While Obama’s order is significant, it is not radical—in practice or in the context of past presidential orders.
The order uses transparency (disclosure and reporting requirements for companies) to assure that agencies awarding federal contracts can take into consideration whether bidders for federal contracts have complied with health and safety requirements, wage and hours protections, collective bargaining rules and civil rights laws.
“Requiring companies to disclose their recent compliance with labor and employment laws and allowing agencies to consider those records in the bid process will better ensure that companies receiving taxpayer-funded contracts actually satisfy our nation’s basic wage and workplace standards,” explains National Employment Law Project executive director Christine Owens. “Formal consideration of compliance records in the bidding process will also level the playing field between bidders, reducing the ability of bottom-feeders to shortchange their employees in order to gain an unfair advantage over law-abiding competitors. And incentivizing federal contractors to obey the law protects taxpayers’ interest in ensuring that their tax dollars do not underwrite illegal conduct such as wage theft, health and safety violations, and other unlawful practices that are not only inconsistent with our values but ultimately shift greater costs onto the American public.”
The executive order creates new avenues for encouraging companies to respect protections for minorities and women in the workplace. In particular, notes National Women’s Law Center co-president Marcia D. Greenberger, Obama’s order “will prohibit companies with contracts of more than $1 million from forcing their employees to arbitrate violations of federal law prohibiting discrimination on the basis of race, sex, national origin, or religion or tort claims arising out of sexual harassment or sexual assault.”
The notion that this is overreach, worthy of a legal action by Congress, is a stretch. After all, while Obama is doing something important here, he is not blazing a new trail as regards protection of the civil rights of federal contract workers.
Consider the record:
§ In 1941, under pressure from Brotherhood of Sleeping Car Porters union president A. Philip Randolph and a burgeoning civil rights movement, President Franklin Delano Roosevelt issued Executive Order 8802, which required that defense contracts include provisions to bar private contractors from discriminating on the basis of race, creed, color or national origin. The order also established the President’s Committee on Fair Employment Practice, which was empowered to investigate discrimination cases and “to take appropriate steps to redress grievances which it finds to be valid.”
§ In 1943, President Roosevelt issued Executive Order 9346, which applied the anti-discrimination requirement to all government contractors.
§ In 1948, again under pressure from Randolph and his allies, President Harry S. Truman issued Executive Order 9981, which banned discrimination in the US military. “It is hereby declared to be the policy of the President that there shall be equality of treatment and opportunity for all persons in the armed services without regard to race, color, religion or national origin,” read the order, which established a high-level committee to investigate instances of bias and to make recommendations for how to eliminate it.
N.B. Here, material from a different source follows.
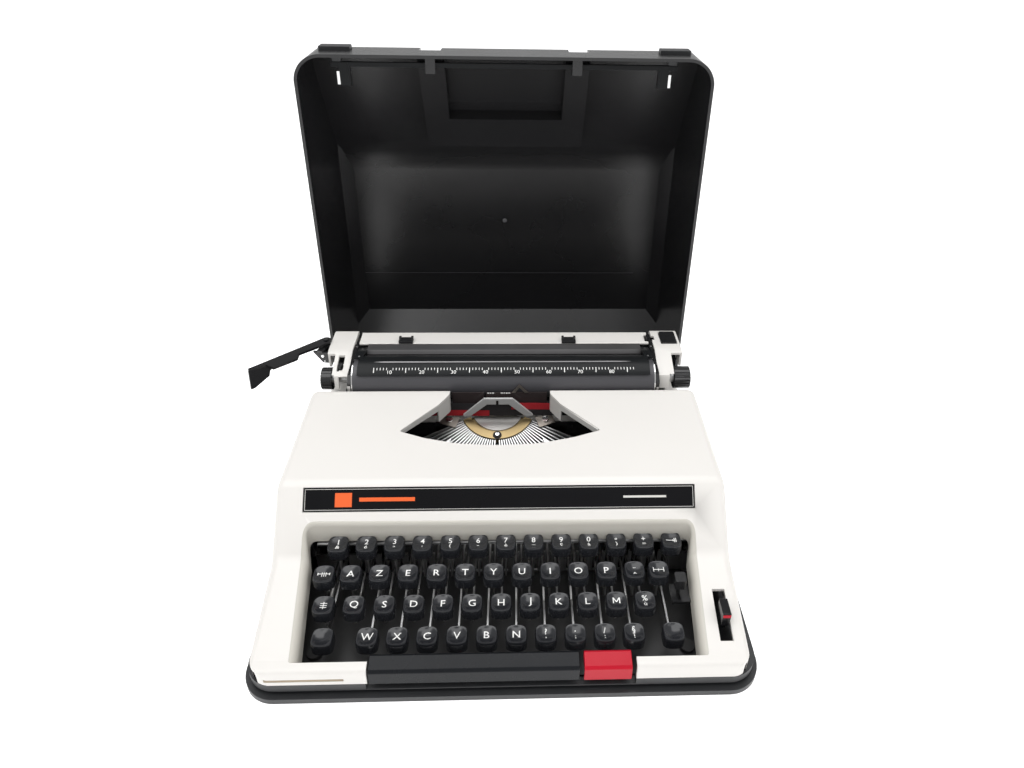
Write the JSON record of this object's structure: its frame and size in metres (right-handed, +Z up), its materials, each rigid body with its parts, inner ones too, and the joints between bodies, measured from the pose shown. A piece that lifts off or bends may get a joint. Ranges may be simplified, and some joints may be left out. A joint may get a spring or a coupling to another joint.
{
  "type": "portable typewriter",
  "caption": "Portable typewriter in its hinged carrying case, lid open, with sliding carriage, folding return lever, ribbon spools and four banks of keys.",
  "frame": {"origin": "centre of the case tray underside, on the surface it stands on", "axes": "+X to the right as the typist sees it, +Y to the rear towards the lid hinge, +Z up"},
  "size_m": [0.3693, 0.4239, 0.3242],
  "materials": {
    "moulded_black": "satin textured black moulding",
    "lid_black": "satin black moulding, glossier inside",
    "rubber_black": "matt",
    "black_paint": "semi-gloss black enamel",
    "dark_steel": "dull plated steel",
    "steel": "plated",
    "cream_shell": "satin warm white",
    "plate_black": "glossy black with a light frame line",
    "key_black": "glossy charcoal caps with white marks on steel levers",
    "key_red": "glossy red",
    "bronze": "dull oxidised",
    "guide_grey": "light grey",
    "ribbon_ink": "inked cloth, red over black",
    "platen_rubber": "smooth dark grey",
    "bell_metal": "bright"
  },
  "bodies": {
    "machine": {"case_tray": "moulded_black", "hinge_pins": "steel", "machine_feet": "rubber_black", "base_plate": "black_paint", "chassis": "dark_steel", "housing": "cream_shell", "name_plate": "plate_black", "key_comb": "steel", "lever_shaft": "steel", "type_segment": "bronze", "segment_plate": "steel", "frame_screws": "steel", "type_guide": "guide_grey", "typebar_set": "steel", "card_holder": "dark_steel", "ribbon": "ribbon_ink", "escapement": "dark_steel", "bell": "bell_metal", "carriage_rails": "steel"},
    "lid": {"lid_shell": "lid_black"},
    "handle": {"lid_handle": "lid_black"},
    "latch": {"latch_bar": "lid_black", "latch_buttons": "moulded_black"},
    "carriage": {"carriage_frame": "dark_steel", "cover_left": "cream_shell", "cover_right": "cream_shell", "rear_strip": "cream_shell", "paper_table": "steel"},
    "platen_roll": {"platen": "platen_rubber", "platen_shaft": "steel", "knob_left": "moulded_black", "knob_right": "moulded_black"},
    "drum": {"mainspring_drum": "dark_steel"},
    "key_row_1": {"key_row_1": "key_black"},
    "key_row_2": {"key_row_2": "key_black"},
    "key_row_3": {"key_row_3": "key_black"},
    "key_row_4": {"key_row_4": "key_black"},
    "type_key": {"type_key": "key_black"},
    "shift_keys": {"shift_keys": "key_black"},
    "shift_lock_key": {"shift_lock_key": "key_black"},
    "margin_release_key": {"margin_release_key": "key_black"},
    "tabulator_key": {"tabulator_key": "key_black"},
    "tab_set_key": {"tab_set_key": "key_black"},
    "space_bar": {"space_bar": "key_black"},
    "tab_key": {"tab_key": "key_red"},
    "color_selector": {"color_selector": "plate_black"},
    "touch_knob": {"touch_knob": "moulded_black"},
    "type_bar": {"type_bar": "steel"},
    "ribbon_spool_left": {"ribbon_spool_left": "plate_black"},
    "ribbon_spool_right": {"ribbon_spool_right": "plate_black"},
    "margin_stop_left": {"margin_stop_left": "plate_black"},
    "margin_stop_right": {"margin_stop_right": "plate_black"},
    "paper_bail": {"paper_bail": "black_paint"},
    "feed_roller_front": {"feed_roller_front": "rubber_black"},
    "feed_roller_rear": {"feed_roller_rear": "rubber_black"},
    "lever_bracket": {"lever_bracket": "dark_steel"},
    "return_lever": {"return_lever": "plate_black"},
    "line_space_lever": {"line_space_lever": "plate_black"},
    "paper_release_lever": {"paper_release_lever": "plate_black"},
    "carriage_release": {"carriage_release": "plate_black"}
  },
  "joints": [
    {"name": "lid_hinge", "type": "hinge", "parent": "machine", "child": "lid", "pos_m": [0, 0.154, 0.01], "axis": [-1, 0, 0], "range_deg": [-92, 0]},
    {"name": "handle_pivot", "type": "hinge", "parent": "lid", "child": "handle", "pos_m": [0, 0.20179, 0.30941], "axis": [1, 0, 0], "range_deg": [0, 95]},
    {"name": "latch_slide", "type": "slide", "parent": "lid", "child": "latch", "axis": [0, -0.0349, -0.9994], "range_m": [0, 0.0022], "stiffness_N_per_m": 300},
    {"name": "carriage_slide", "type": "slide", "parent": "machine", "child": "carriage", "axis": [1, 0, 0], "range_m": [0, 0.09]},
    {"name": "platen_turn", "type": "hinge", "parent": "carriage", "child": "platen_roll", "pos_m": [0, 0.06, 0.088], "axis": [1, 0, 0], "continuous": true},
    {"name": "bail_pivot", "type": "hinge", "parent": "carriage", "child": "paper_bail", "pos_m": [0, 0.084, 0.0976], "axis": [-1, 0, 0], "range_deg": [0, 60]},
    {"name": "feed_roller_front_turn", "type": "hinge", "parent": "carriage", "child": "feed_roller_front", "pos_m": [0, 0.0493, 0.0706], "axis": [1, 0, 0], "continuous": true},
    {"name": "feed_roller_rear_turn", "type": "hinge", "parent": "carriage", "child": "feed_roller_rear", "pos_m": [0, 0.0707, 0.0706], "axis": [1, 0, 0], "continuous": true},
    {"name": "line_feed_swing", "type": "hinge", "parent": "carriage", "child": "lever_bracket", "pos_m": [-0.151, 0.088, 0.102], "axis": [0, 0, 1], "range_deg": [0, 25], "stiffness_Nm_per_rad": 0.02},
    {"name": "lever_fold", "type": "hinge", "parent": "carriage", "child": "return_lever", "pos_m": [-0.151, 0.088, 0.106], "axis": [0, 0, 1], "range_deg": [0, 78.2]},
    {"name": "margin_left_slide", "type": "slide", "parent": "carriage", "child": "margin_stop_left", "axis": [1, 0, 0], "range_m": [0, 0.03]},
    {"name": "margin_right_slide", "type": "slide", "parent": "carriage", "child": "margin_stop_right", "axis": [1, 0, 0], "range_m": [0, 0.03]},
    {"name": "line_space_pivot", "type": "hinge", "parent": "carriage", "child": "line_space_lever", "pos_m": [-0.1349, 0.066, 0.095], "axis": [1, 0, 0], "range_deg": [0, 12]},
    {"name": "paper_release_pivot", "type": "hinge", "parent": "carriage", "child": "paper_release_lever", "pos_m": [0.12, 0.0945, 0.0958], "axis": [-1, 0, 0], "range_deg": [0, 14]},
    {"name": "carriage_release_press", "type": "slide", "parent": "carriage", "child": "carriage_release", "axis": [0, 0, -1], "range_m": [0, 0.0012], "stiffness_N_per_m": 200},
    {"name": "key_row_1_press", "type": "hinge", "parent": "machine", "child": "key_row_1", "pos_m": [0, 0.012, 0.021], "axis": [1, 0, 0], "range_deg": [0, 5.5], "stiffness_Nm_per_rad": 2, "springref_deg": -11.46},
    {"name": "key_row_2_press", "type": "hinge", "parent": "machine", "child": "key_row_2", "pos_m": [0, 0.012, 0.021], "axis": [1, 0, 0], "range_deg": [0, 4.8], "stiffness_Nm_per_rad": 2, "springref_deg": -11.46},
    {"name": "key_row_3_press", "type": "hinge", "parent": "machine", "child": "key_row_3", "pos_m": [0, 0.012, 0.021], "axis": [1, 0, 0], "range_deg": [0, 4.2], "stiffness_Nm_per_rad": 2, "springref_deg": -11.46},
    {"name": "key_row_4_press", "type": "hinge", "parent": "machine", "child": "key_row_4", "pos_m": [0, 0.012, 0.021], "axis": [1, 0, 0], "range_deg": [0, 3], "stiffness_Nm_per_rad": 2, "springref_deg": -11.46},
    {"name": "shift_press", "type": "hinge", "parent": "machine", "child": "shift_keys", "pos_m": [0, 0.012, 0.021], "axis": [1, 0, 0], "range_deg": [0, 3], "stiffness_Nm_per_rad": 1, "springref_deg": -11.46},
    {"name": "shift_lock_press", "type": "hinge", "parent": "machine", "child": "shift_lock_key", "pos_m": [0, 0.012, 0.021], "axis": [1, 0, 0], "range_deg": [0, 2.5], "stiffness_Nm_per_rad": 0.3, "springref_deg": -11.46},
    {"name": "margin_release_press", "type": "hinge", "parent": "machine", "child": "margin_release_key", "pos_m": [0, 0.012, 0.021], "axis": [1, 0, 0], "range_deg": [0, 4.5], "stiffness_Nm_per_rad": 0.3, "springref_deg": -11.46},
    {"name": "tabulator_press", "type": "hinge", "parent": "machine", "child": "tabulator_key", "pos_m": [0, 0.012, 0.021], "axis": [1, 0, 0], "range_deg": [0, 5.5], "stiffness_Nm_per_rad": 0.3, "springref_deg": -11.46},
    {"name": "tab_set_press", "type": "hinge", "parent": "machine", "child": "tab_set_key", "pos_m": [0, 0.012, 0.021], "axis": [1, 0, 0], "range_deg": [0, 4.5], "stiffness_Nm_per_rad": 0.3, "springref_deg": -11.46},
    {"name": "type_bar_swing", "type": "hinge", "parent": "machine", "child": "type_bar", "pos_m": [-0.0074, 0.014, 0.054], "axis": [-1, 0, 0], "range_deg": [0, 127], "stiffness_Nm_per_rad": 0.01, "springref_deg": -28.65},
    {"name": "type_key_press", "type": "hinge", "parent": "machine", "child": "type_key", "pos_m": [0, 0.012, 0.021], "axis": [1, 0, 0], "range_deg": [0, 4.2]},
    {"name": "space_bar_press", "type": "slide", "parent": "machine", "child": "space_bar", "axis": [0, 0, -1], "range_m": [0, 0.0042], "stiffness_N_per_m": 150, "springref_m": -0.003},
    {"name": "tab_key_press", "type": "slide", "parent": "machine", "child": "tab_key", "axis": [0, 0, -1], "range_m": [0, 0.004], "stiffness_N_per_m": 150, "springref_m": -0.002},
    {"name": "color_selector_slide", "type": "slide", "parent": "machine", "child": "color_selector", "axis": [0, 0.9456, 0.3253], "range_m": [0, 0.01]},
    {"name": "touch_knob_slide", "type": "slide", "parent": "machine", "child": "touch_knob", "axis": [0, -1, 0], "range_m": [0, 0.003]},
    {"name": "spool_left_turn", "type": "hinge", "parent": "machine", "child": "ribbon_spool_left", "pos_m": [-0.103, 0, 0.07], "axis": [0, 0, 1], "continuous": true},
    {"name": "spool_right_turn", "type": "hinge", "parent": "machine", "child": "ribbon_spool_right", "pos_m": [0.097, 0, 0.07], "axis": [0, 0, 1], "continuous": true},
    {"name": "drum_turn", "type": "hinge", "parent": "machine", "child": "drum", "pos_m": [-0.095, 0.084, 0.038], "axis": [0, 0, 1], "range_deg": [0, 235]}
  ],
  "couplings": [
    {"joint": "lever_fold", "follows": "lid_hinge", "ratio": -0.85},
    {"joint": "type_key_press", "follows": "type_bar_swing", "ratio": 0.033071},
    {"joint": "drum_turn", "follows": "carriage_slide", "rad_per_m": 45.572}
  ]
}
§ In 1951, President Truman issued Executive Order 10308, which created the federal Committee on Government Contract Compliance, which was charged with assuring that federal contractors continued, in the post–World War II era, to comply with the non-discrimination provisions of Executive Order 8802
§ In 1953, President Dwight David Eisenhower issued Executive Order 10479, which established the President’s Advisory Committee on Government Organization (an expansion of the Government Contract Committee) to assure that federal contractors respected all anti-discrimination orders and initiatives. Eisenhower’s order declared, “It is the obligation of the contracting agencies of the United States Government and government contractors to ensure compliance with, and successful execution of, the equal employment opportunity program of the United States Government.”
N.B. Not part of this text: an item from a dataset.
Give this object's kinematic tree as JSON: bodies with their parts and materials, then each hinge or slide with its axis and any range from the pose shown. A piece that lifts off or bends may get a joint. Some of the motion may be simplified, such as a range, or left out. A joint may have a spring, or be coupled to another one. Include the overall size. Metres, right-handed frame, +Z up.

§ In 1961, President John Fitzgerald Kennedy issued Executive Order 10925, which required government contractors to “take affirmative action to ensure that applicants are employed, and that employees are treated during employment, without regard to their race, creed, color or national origin.” Kennedy’s order also created the President’s Committee on Equal Employment Opportunity, which was to work with federal agencies to advance the initiative. It was chaired by Vice President Lyndon Johnson.
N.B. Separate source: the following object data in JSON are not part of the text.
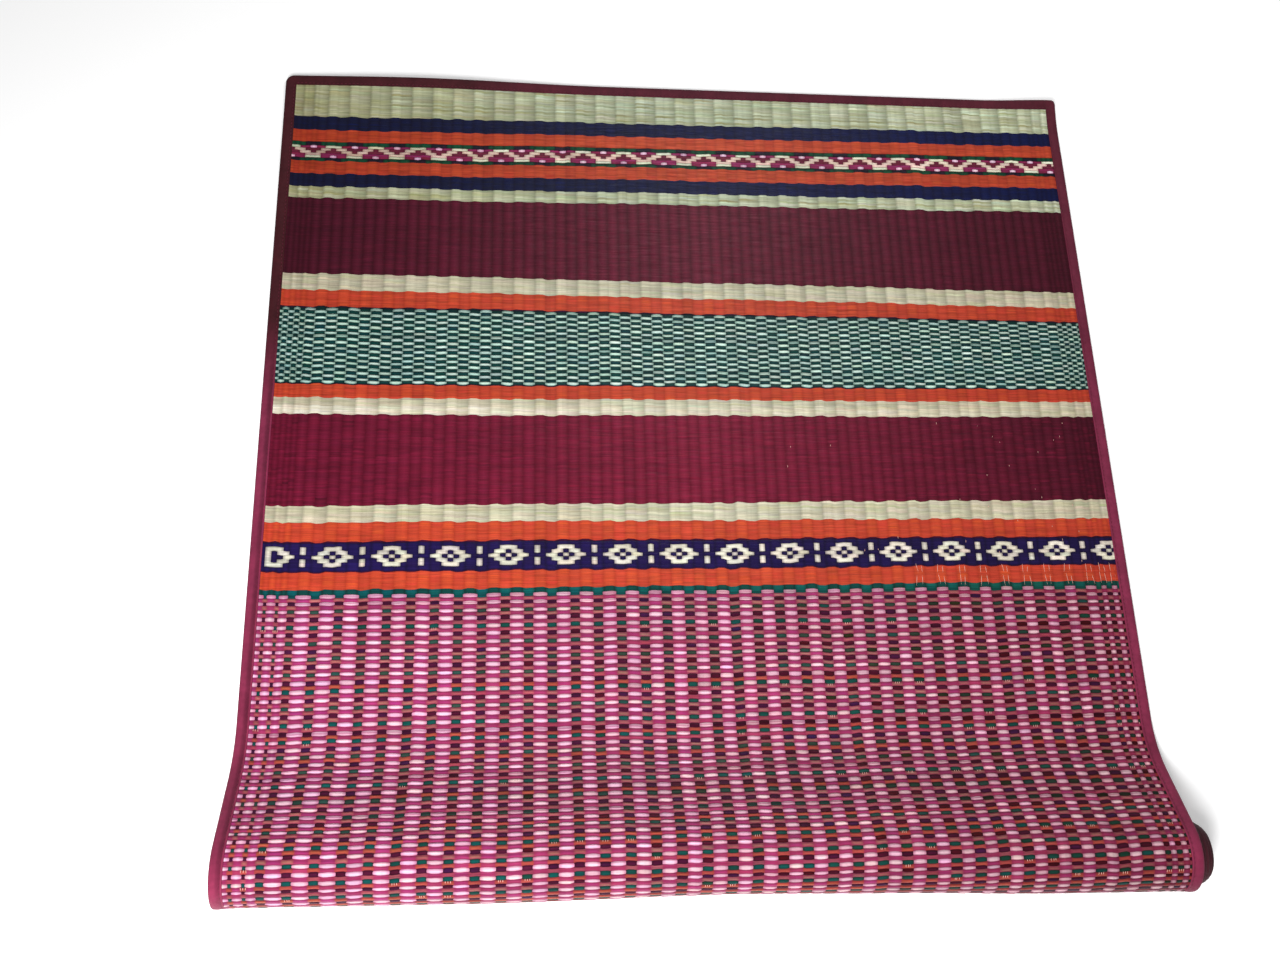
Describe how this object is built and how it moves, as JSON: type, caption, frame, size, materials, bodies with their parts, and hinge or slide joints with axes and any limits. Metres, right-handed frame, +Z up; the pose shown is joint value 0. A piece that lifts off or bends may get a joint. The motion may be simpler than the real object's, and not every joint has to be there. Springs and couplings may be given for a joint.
{
  "type": "woven grass yoga mat, part rolled",
  "caption": "Striped woven grass floor mat with a cloth edge binding, laid flat with its near end wound under into a low oval roll.",
  "frame": {"origin": "on the underside, at the middle of the mat's width, 388 mm in from its flat far edge", "axes": "+X across the mat to its right side, +Y along the mat to its flat far end, +Z up from the floor"},
  "size_m": [0.7796, 0.7502, 0.0457],
  "materials": {
    "woven_grass": "dyed and plain split grass wefts over thin cotton warps, low sheen",
    "binding_cloth": "wine red woven cotton tape, matt, machine sewn"
  },
  "bodies": {
    "root": {"woven_panel": "woven_grass", "edge_binding": "binding_cloth"}
  },
  "joints": []
}
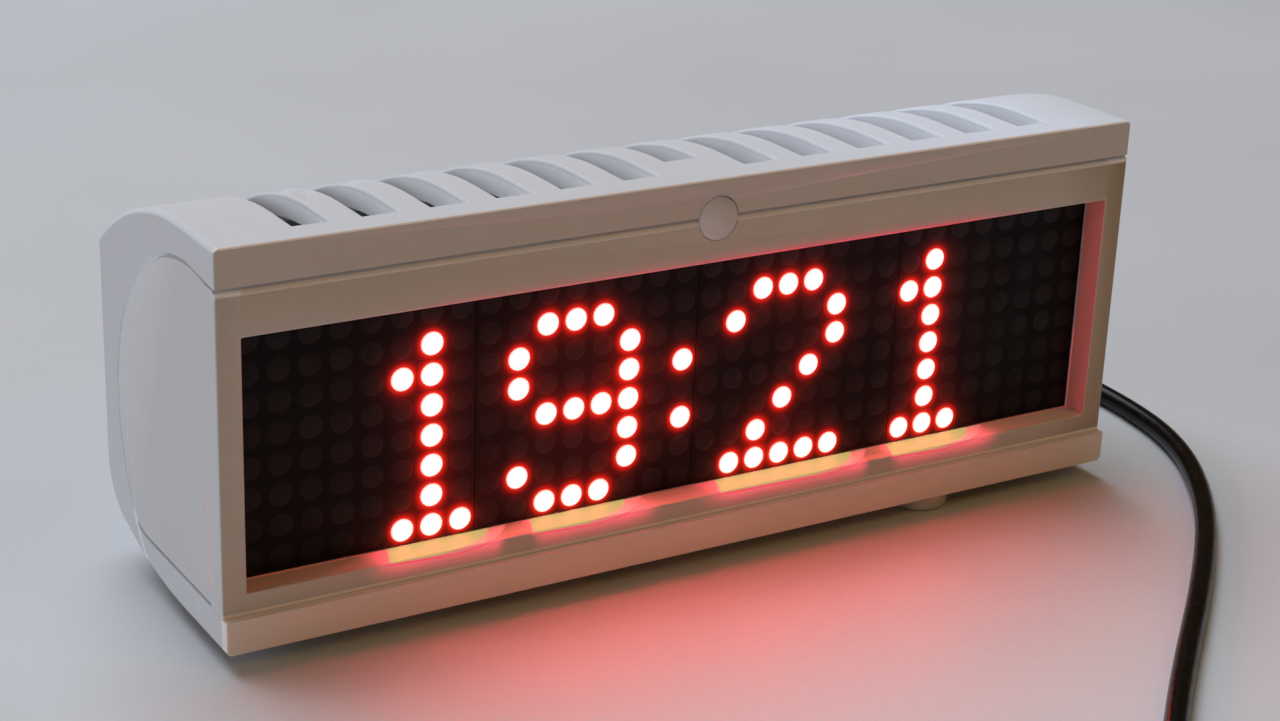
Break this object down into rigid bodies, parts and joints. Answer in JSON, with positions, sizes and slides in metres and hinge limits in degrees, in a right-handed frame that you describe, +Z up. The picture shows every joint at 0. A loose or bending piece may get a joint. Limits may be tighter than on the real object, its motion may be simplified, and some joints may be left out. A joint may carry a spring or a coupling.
{
  "type": "led dot matrix clock",
  "caption": "Desk clock with a wide red LED dot matrix display in a white printed case with a slotted curved hood, a push button and a USB lead.",
  "frame": {"origin": "on the surface that the clock stands on, under the middle of its case", "axes": "+X along the display to the reader's right, -Y out of the display, +Z up"},
  "size_m": [0.1782, 0.2315, 0.0529],
  "materials": {
    "shell_print": "white printed plastic, fine layer lines",
    "frame_print": "white printed plastic, fine layer lines",
    "button_print": "white printed plastic, smooth dome",
    "matrix_black": "matte black printed face",
    "dot_lit": "lit red, nearly white at the core",
    "dot_dark": "unlit smoky epoxy",
    "socket_black": "black moulded nylon",
    "board_blue": "blue solder mask",
    "board_green": "green solder mask",
    "chip_black": "moulded black package",
    "steel": "plain zinc plated",
    "can_steel": "stamped shielding can",
    "switch_black": "black nylon",
    "plunger_ivory": "ivory nylon",
    "lead_sleeve": "soft lead insulation",
    "ribbon_sleeve": "grey ribbon insulation",
    "foot_rubber": "pale soft rubber",
    "cord_black": "black soft sleeve",
    "plug_black": "black moulded grip"
  },
  "bodies": {
    "case": {"front_frame": "frame_print", "rear_shell": "shell_print", "matrix_module_1": "matrix_black", "matrix_module_2": "matrix_black", "matrix_module_3": "matrix_black", "matrix_module_4": "matrix_black", "lit_dots": "dot_lit", "dim_dots": "dot_dark", "module_sockets": "socket_black", "display_board": "board_green", "driver_chips": "chip_black", "pin_headers": "socket_black", "display_ribbon": "ribbon_sleeve", "button_switch": "switch_black", "button_board": "board_green", "button_board_screws": "steel", "button_leads": "lead_sleeve", "controller_board": "board_blue", "controller_screws": "steel", "radio_module": "board_blue", "radio_can": "can_steel", "reset_switch": "switch_black", "power_board": "board_green", "power_board_screws": "steel", "power_socket": "can_steel", "power_leads": "lead_sleeve", "shell_screws": "steel", "foot_front_right": "foot_rubber", "foot_front_left": "foot_rubber", "foot_rear_right": "foot_rubber", "foot_rear_left": "foot_rubber", "micro_plug_shell": "can_steel", "micro_plug": "plug_black", "cord_relief": "plug_black", "cord": "cord_black", "cord_coil": "cord_black", "cord_tail": "cord_black", "host_plug": "plug_black", "host_plug_shell": "can_steel"},
    "front_button": {"front_button": "button_print"},
    "switch_plunger": {"button_plunger": "plunger_ivory"},
    "reset_button": {"reset_button": "plunger_ivory"}
  },
  "joints": [
    {"name": "button_press", "type": "slide", "parent": "case", "child": "front_button", "axis": [0, 1, 0], "range_m": [0, 0.0005], "stiffness_N_per_m": 400, "springref_m": -0.001},
    {"name": "plunger_press", "type": "slide", "parent": "case", "child": "switch_plunger", "axis": [0, 1, 0], "range_m": [0, 0.0005], "stiffness_N_per_m": 100, "springref_m": -0.001},
    {"name": "reset_press", "type": "slide", "parent": "case", "child": "reset_button", "axis": [0, 1, 0], "range_m": [0, 0.0003], "stiffness_N_per_m": 300, "springref_m": -0.001}
  ],
  "couplings": [
    {"joint": "plunger_press", "follows": "button_press", "ratio": 1}
  ]
}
§ In 1965, President Johnson issued Executive Order 11246, which expanded federal programs to combat discrimination and implement affirmative action programs. The order specifically prohibited “federal contractors and federally assisted construction contractors and subcontractors, who do over $10,000 in Government business in one year from discriminating in employment decisions on the basis of race, color, religion, sex, or national origin.” And it gave the secretary of Labor the job of administering the order’s anti-discrimination protections and initiatives. “Today,” according to the Department of Labor, “Executive Order 11246, as amended and further strengthened over the years, remains a major safeguard, protecting the rights of workers employed by federal contractors—approximately one-fifth of the entire US labor force—to remain free from discrimination on the basis of their gender, race, religion, color or national origin…and opening the doors of opportunity through its affirmative action provisions.”
Presidents, from George Washington on, have issued executive orders. And in the last century, executive orders have been closely—and consistently—tied to the improvement of the circumstance of workers employed by federal contractors.
In issuing executive orders that respect workers and advance civil rights, President Obama is doing what past presidents have done. The only difference is that he faces a lawsuit from a Congress that, in addition to failing to act on its own, wants to prevent the president from acting to get things done.
Reasonable people can and should debate the limits of presidential power, particularly when it comes to issues of war and peace, and questions about spying on Americans or politicizing positions of public trust. Any serious discourse on executive overreach would find plenty to criticize in the approaches of all recent presidents—including President Obama.
But “reasonable” and “serious” are not the words that come to mind as the most powerful and prominent Republicans in Congress attack their president’s executive orders with regard to federal contracts and contractors. The word that comes to mind is “obstruction.” Presidents have often faced obstruction when it comes to protecting workers. And from FDR’s day to today, the response has been to issue executive orders.